Assessment of applied microwave power of intermittent microwave-dried carrot powders from Colour and NIRS
¹Department of Biosystems Engineering, Faculty of Agriculture, Hatay Mustafa Kemal University, TR31040 Antakya, Hatay, Turkey
²Department of Field Crops, Faculty of Agriculture, Hatay Mustafa Kemal University, TR31040 Antakya, Hatay, Turkey
*Correspondence: email@example.com, firstname.lastname@example.org
Applied microwave (MW) power level is an essential factor on the quality of the dried agricultural products. Even if higher MW powers result in shorter drying times, they lead to quality degradations. It is almost impossible to know the applied MW power of a dried and powdered product by human vision. Thus, the aim of this study was to predict the applied MW power of carrot powders by using two different instruments, a chromameter and FT-NIRS. The experiments were carried out at nine different power levels (100–500 W) with three replications (N = 27). The colour and NIR reflectance was measured using a chromameter and NIRS system.

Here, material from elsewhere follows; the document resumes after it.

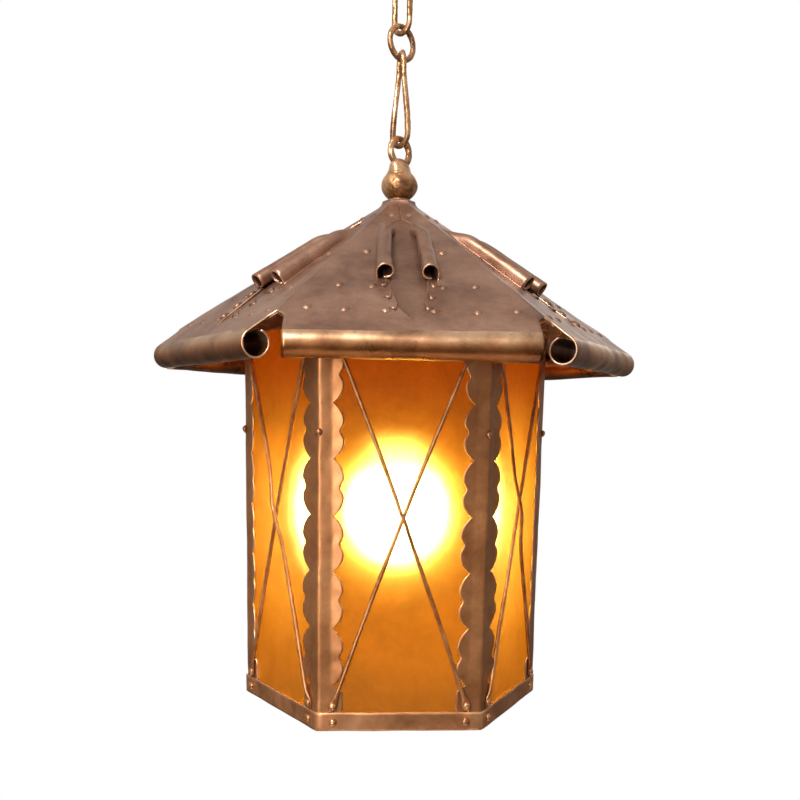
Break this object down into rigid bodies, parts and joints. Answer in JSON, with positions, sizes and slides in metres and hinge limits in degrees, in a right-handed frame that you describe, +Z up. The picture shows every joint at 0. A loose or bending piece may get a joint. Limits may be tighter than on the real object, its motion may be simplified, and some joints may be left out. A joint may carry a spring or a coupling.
{
  "type": "hanging lantern",
  "caption": "Hand-wrought hexagonal hanging lantern: rolled-eave sheet roof with curls, scalloped corner angles, amber mica panes under crossed rods, on a forged chain.",
  "frame": {"origin": "inner top of the upper chain link, where the hook that carries the lantern bears", "axes": "+Z up along the lantern's axis; -Y out of the front face; the body's corners lie on +X and -X"},
  "size_m": [0.3646, 0.33, 0.5818],
  "materials": {
    "roof_copper": "brown patinated copper, hammered",
    "liner_copper": "brown patinated copper",
    "forged_copper": "forged, brown patina, rubbed bright on high places",
    "body_copper": "brown patinated copper, planished",
    "rod_copper": "brown patinated copper wire",
    "rivet_copper": "domed, brown patina",
    "amber_mica": "translucent amber, clouded",
    "plain_steel": "plain",
    "lamp_brass": "satin",
    "porcelain": "glazed",
    "sleeve_fibre": "fibre board",
    "bulb_glass": "frosted",
    "filament": "wire"
  },
  "bodies": {
    "top_link": {"top_link": "forged_copper"},
    "ring_link": {"ring_link": "forged_copper"},
    "lower_link": {"lower_link": "forged_copper"},
    "lantern": {"band_rivets": "rivet_copper", "bottom_band": "body_copper", "corner_angle_1": "body_copper", "corner_angle_2": "body_copper", "corner_angle_3": "body_copper", "corner_angle_4": "body_copper", "corner_angle_5": "body_copper", "corner_angle_6": "body_copper", "crossbar": "plain_steel", "crossbar_nuts": "plain_steel", "finial_ball": "forged_copper", "finial_eye": "forged_copper", "inner_ledge": "body_copper", "lamp_pipe": "plain_steel", "mica_panel_1": "amber_mica", "mica_panel_2": "amber_mica", "mica_panel_3": "amber_mica", "mica_panel_4": "amber_mica", "mica_panel_5": "amber_mica", "mica_panel_6": "amber_mica", "ridge_rivets": "rivet_copper", "rod_over_1": "rod_copper", "rod_over_2": "rod_copper", "rod_over_3": "rod_copper", "rod_over_4": "rod_copper", "rod_over_5": "rod_copper", "rod_over_6": "rod_copper", "rod_rivets": "rivet_copper", "rod_under_1": "rod_copper", "rod_under_2": "rod_copper", "rod_under_3": "rod_copper", "rod_under_4": "rod_copper", "rod_under_5": "rod_copper", "rod_under_6": "rod_copper", "roof_liner": "liner_copper", "roof_nut": "plain_steel", "roof_panel_1": "roof_copper", "roof_panel_2": "roof_copper", "roof_panel_3": "roof_copper", "roof_panel_4": "roof_copper", "roof_panel_5": "roof_copper", "roof_panel_6": "roof_copper", "seat_washer": "plain_steel", "socket_cap": "lamp_brass", "socket_contact": "lamp_brass", "socket_core": "porcelain", "socket_screw_shell": "lamp_brass", "socket_screws": "lamp_brass", "socket_shell": "lamp_brass", "socket_sleeve": "sleeve_fibre", "top_band": "body_copper"},
    "bulb": {"bulb_base": "lamp_brass", "bulb_filament": "filament", "bulb_glass": "bulb_glass", "bulb_stem": "bulb_glass", "bulb_tip": "lamp_brass"}
  },
  "joints": [
    {"name": "ring_swing", "type": "hinge", "parent": "top_link", "child": "ring_link", "pos_m": [0, 0, -0.07025], "axis": [0.6428, -0.766, 0], "range_deg": [-35, 35]},
    {"name": "link_swing", "type": "hinge", "parent": "ring_link", "child": "lower_link", "pos_m": [0, 0, -0.09075], "axis": [0.7431, 0.6691, 0], "range_deg": [-35, 35]},
    {"name": "lantern_swing", "type": "hinge", "parent": "lower_link", "child": "lantern", "pos_m": [0, 0, -0.15825], "axis": [-0.6428, 0.766, 0], "range_deg": [-35, 35]},
    {"name": "bulb_unscrew", "type": "slide", "parent": "lantern", "child": "bulb", "axis": [0, 0, -1], "range_m": [0, 0.024]}
  ]
}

The data was analysed using PLS regression. The drying time of intermittent MW drying at the highest applied power of 500 W was 1.12–5.47 times shorter than those of other lower applied powers. Applied MW power was a crucial factor on all colour parameters of the powdered carrots. Brightness (L*) decreased significantly with the increase of applied MW power resulting in darker product colours. Data analysis results showed that the NIRS system (R2 = 0.99; SEP = 16.1 W) can predict the microwave power of powdered carrots with significantly better performance than a chromameter (R2 = 0.95; SEP = 29.9 W). But, the chromamater is far more inexpensive when compared with the NIRS system and hence, it can also be used to predict the applied MW power from the colour data relatively well. Also, a mathematical model was developed to predict applied MW power from the colour parameters.